Having fallen behind on my "C" List, I arranged for a string of very short titles to win my legendary Challenges, and having finished all of them in relatively short order, I decided to take up the second volume (and the longest, seemingly) of Knausgaard. So far Knausgaard has been at the same pre-school birthday party for the entire book. I do like him, and I do look forward to reading my little segment of him each day, but that is because he is like the literary-minded friend of my own generation, which I do not actually have, who is smart but not forbiddingly or inaccessibly so--in the birthday party scene he is a little befuddled by the kinds of parents who have the kinds of awesome 21st century careers that require them to go to Malaysia for conferences on a regular basis. This is about what I get from him.
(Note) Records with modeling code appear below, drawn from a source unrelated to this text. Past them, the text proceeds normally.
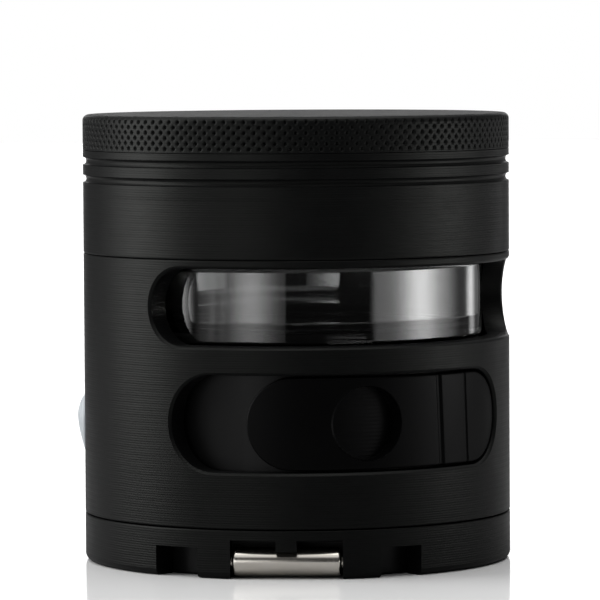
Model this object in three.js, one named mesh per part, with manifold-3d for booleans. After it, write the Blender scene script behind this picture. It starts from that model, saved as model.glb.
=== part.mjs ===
// Hand-held two-stage herb grinder with a glass catch jar and a storage base.
// Millimetres, +Z up. The origin is on the turning axis at the underside of the base.
// An azimuth is measured in degrees about +Z from -Y, which is the front, towards +X.

import * as THREE from 'three';
import { mergeVertices } from 'three/addons/utils/BufferGeometryUtils.js';
import Module from 'manifold-3d';

const wasm = await Module();
wasm.setup();

// Driving dimensions
const bodyRadius = 31.5;
const baseTop = 7.0;
const housingBottom = 7.2;
const housingTop = 45.4;
const chamberBottom = 45.5;
const chamberTop = 54.4;
const lidBottom = 54.6;
const lidTop = 65.8;
const boreRadius = 28.2;
const edgeChamfer = 0.3;
const cornerRadius = 1.0;
const runningGap = 0.1;

const lidPlate = 2.6;
const skirtInner = 29.0;
const grooveHeights = [56.4, 59.0];
const grooveWidth = 1.2;
const grooveDepth = 0.45;
const lidTeeth = [{ radius: 8, count: 6 }, { radius: 17, count: 12 }];
const lidTeethTip = 53.4;

const floorTop = 51.0;
const floorUnderside = 47.6;
const spigotOuter = 27.9;
const spigotInner = 25.6;
const spigotTop = 61.0;
const locatorDepth = 1.0;
const locatorInner = 25.0;
const locatorOuter = 28.0;
const chamberTeeth = [{ radius: 12.5, count: 8 }, { radius: 21.5, count: 14 }];
const dropHoles = [{ radius: 8, count: 8 }, { radius: 12.5, count: 8 }, { radius: 17, count: 18 }];
const dropHoleRadius = 1.6;
const toothRadialHalf = 1.7;
const toothTangentHalf = 1.9;

const postRadius = 4.2;
const postTop = 57.9;
const bossBottom = 58.6;
const pivotMagnetRadius = 2.5;
const pivotMagnetHeight = 2.7;
const seatMagnetRadius = 1.05;
const seatMagnetHeight = 1.8;
const seatMagnetCircle = 29.85;
const seatMagnetAzimuths = [120, 210, 300];

const glideInner = 28.0;
const glideOuter = 28.85;
const glideHeight = 3.0;

const upperWindow = { from: -42, to: 102, middle: 38.65, halfHeight: 5.55 };
const lowerWindow = { from: -35.3, to: 67, middle: 22.15, halfHeight: 6.95 };

const shoulderBottom = 12.4;
const shoulderTop = 13.2;
const shoulderInner = 26.5;
const linerInner = 25.6;
const linerOuter = 27.1;
const linerTop = 30.3;
const pourPort = { from: 48.5, to: 65, middle: 22.15, halfHeight: 4.4 };
const deckRadius = 28.0;
const deckTop = 32.2;

const jarRadius = 27.4;
const jarWall = 1.4;
const jarFloor = 1.9;
const jarHeel = 0.8;
const jarBottom = 32.7;
const jarTop = 44.0;
const matRadius = 24.0;
const matTop = 32.6;

const slider = { from: -13.5, to: 66.5, middle: 22.15, halfHeight: 6.6 };
const sliderFace = 31.15;
const flangeInner = 27.4;
const flangeOuter = 28.0;
const flangeOverhang = 2.5;
const flangeRise = 1.3;
const thumb = { azimuth: 18.8, middle: 22.1, radius: 5.4, depth: 1.9, tilt: 10 };

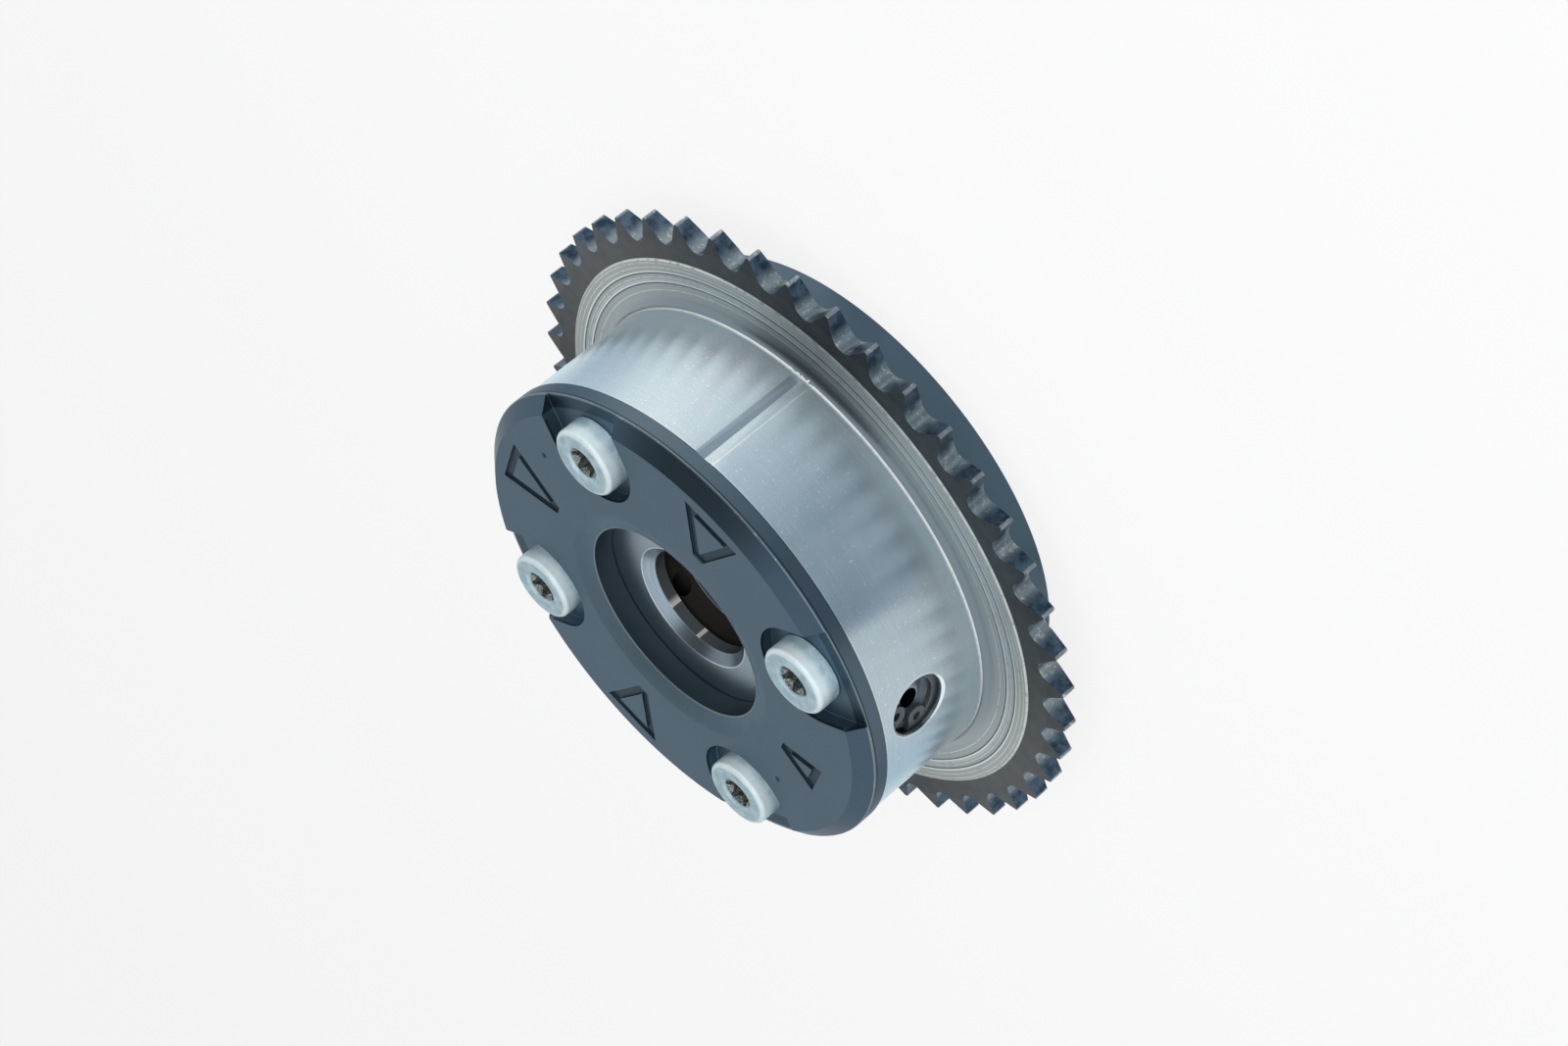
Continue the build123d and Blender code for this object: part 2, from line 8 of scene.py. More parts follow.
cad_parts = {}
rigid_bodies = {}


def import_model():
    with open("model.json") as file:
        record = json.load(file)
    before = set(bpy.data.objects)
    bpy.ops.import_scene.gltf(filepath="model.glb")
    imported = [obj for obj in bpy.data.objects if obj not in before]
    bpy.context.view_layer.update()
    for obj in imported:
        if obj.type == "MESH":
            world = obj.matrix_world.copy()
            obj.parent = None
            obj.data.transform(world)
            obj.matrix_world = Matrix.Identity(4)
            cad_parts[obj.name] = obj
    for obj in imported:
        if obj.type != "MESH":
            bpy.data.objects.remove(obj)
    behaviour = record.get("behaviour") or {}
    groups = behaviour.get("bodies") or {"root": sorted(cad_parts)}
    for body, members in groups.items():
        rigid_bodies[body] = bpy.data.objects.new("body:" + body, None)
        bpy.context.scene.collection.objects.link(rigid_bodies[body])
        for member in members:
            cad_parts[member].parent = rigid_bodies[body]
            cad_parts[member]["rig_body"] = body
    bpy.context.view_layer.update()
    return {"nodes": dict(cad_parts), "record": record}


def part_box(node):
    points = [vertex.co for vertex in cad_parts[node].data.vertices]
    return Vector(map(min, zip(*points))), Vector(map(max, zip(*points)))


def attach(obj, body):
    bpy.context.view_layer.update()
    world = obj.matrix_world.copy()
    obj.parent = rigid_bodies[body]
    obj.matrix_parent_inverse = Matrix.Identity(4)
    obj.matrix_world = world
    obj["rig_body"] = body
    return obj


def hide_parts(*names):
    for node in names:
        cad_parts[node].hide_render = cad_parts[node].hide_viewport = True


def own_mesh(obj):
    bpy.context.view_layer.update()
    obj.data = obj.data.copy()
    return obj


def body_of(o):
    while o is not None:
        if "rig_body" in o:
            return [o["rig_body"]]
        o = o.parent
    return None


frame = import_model()
nodes = frame["nodes"]
slot_of = {part["node"]: part["material_slot"] for part in frame["record"]["subparts"]}

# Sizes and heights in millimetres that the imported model's boxes give
MM = 0.001
wheel_low, wheel_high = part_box("sprocket_housing")
cover_low, cover_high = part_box("front_cover")
drum_low, drum_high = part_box("rear_cover")
bolt_low, bolt_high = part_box("cover_bolt_1")
tip_radius = (wheel_high.x - wheel_low.x) / 2 / MM
wheel_rear = wheel_low.z / MM
housing_radius = (drum_high.x - drum_low.x) / 2 / MM
cover_radius = (cover_high.x - cover_low.x) / 2 / MM
seam = cover_low.z / MM
front_face = cover_high.z / MM
rotor_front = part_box("rotor")[1].z / MM
head_top = bolt_high.z / MM
bolt_tip = bolt_low.z / MM

# Sizes that the boxes don't give, in millimetres and degrees
flange_thickness = 3.8
flange_fillet = 1.9
tooth_root_radius = 54.0
hard_ring_width = 3.0
turned_grooves = (46.52, 48.35)
tool_lines = (45.2, 47.1, 47.6, 49.4, 50.2)
front_chamfer_width = 2.75
front_chamfer_height = 2.35
cone_radius = 21.8
cone_depth = 1.1
hub_hole_radius = 18.2
bore_radius = 10.0
bore_chamfer = 1.6
bore_lip_length = 3.55
groove_angle = 74.4
groove_edge = 2.25
lock_above_flange = 14.8
lock_mouth_radius = 5.25
vent_radius = 1.75
bolt_angle = 18.55
bolt_circle_radius = 33.2
head_radius = 6.1
head_height = 4.3
shank_radius = 3.0
drive_tip_radius = 2.8
crease_angle = 32.0

# Places worked out from both
flange_front = wheel_rear + flange_thickness
fillet_top = flange_front + flange_fillet
light_ring_start = housing_radius + flange_fillet
light_ring_radius = tooth_root_radius - hard_ring_width
plateau_radius = cover_radius - front_chamfer_width
rim_height = front_face - front_chamfer_height
cone_foot = front_face - cone_depth
bore_mouth_radius = bore_radius + bore_chamfer
chamfer_foot = rotor_front - bore_chamfer
lip_foot = rotor_front - bore_lip_length
lock_height = flange_front + lock_above_flange
head_foot = head_top - head_height
bolt_turns = [radians(bolt_angle + 90 * k) for k in range(4)]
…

Before Knausgaard, I read Jesus's Son, the Carveresque short story collection by Denis Johnson that is much praised. It was published in 1992, though most of the stories seem to be set in the 70s. The stories are set primarily in the great expanse between Chicago and Seattle, and feature characters who have a lot of problems with things like drugs, violence, employment, health, the inability to form stable or even functioning relationships with other people. You know, I was going to say something how the country has changed, that people like this used to be seen as having a kind of rawness or authenticity about them, whereas now they seem kind of pathetic. You would have to be a very strong writer to write as if you identified with them without coming off as more than a bit of a fool. I didn't think the author accomplished that here, though that is just my impression as someone who reads a fair amount of books. I would like to think that someone out there trusted my opinion, but I can't expect it. I could go more into this book if anyone was interested, but I need to get my post up for tonight.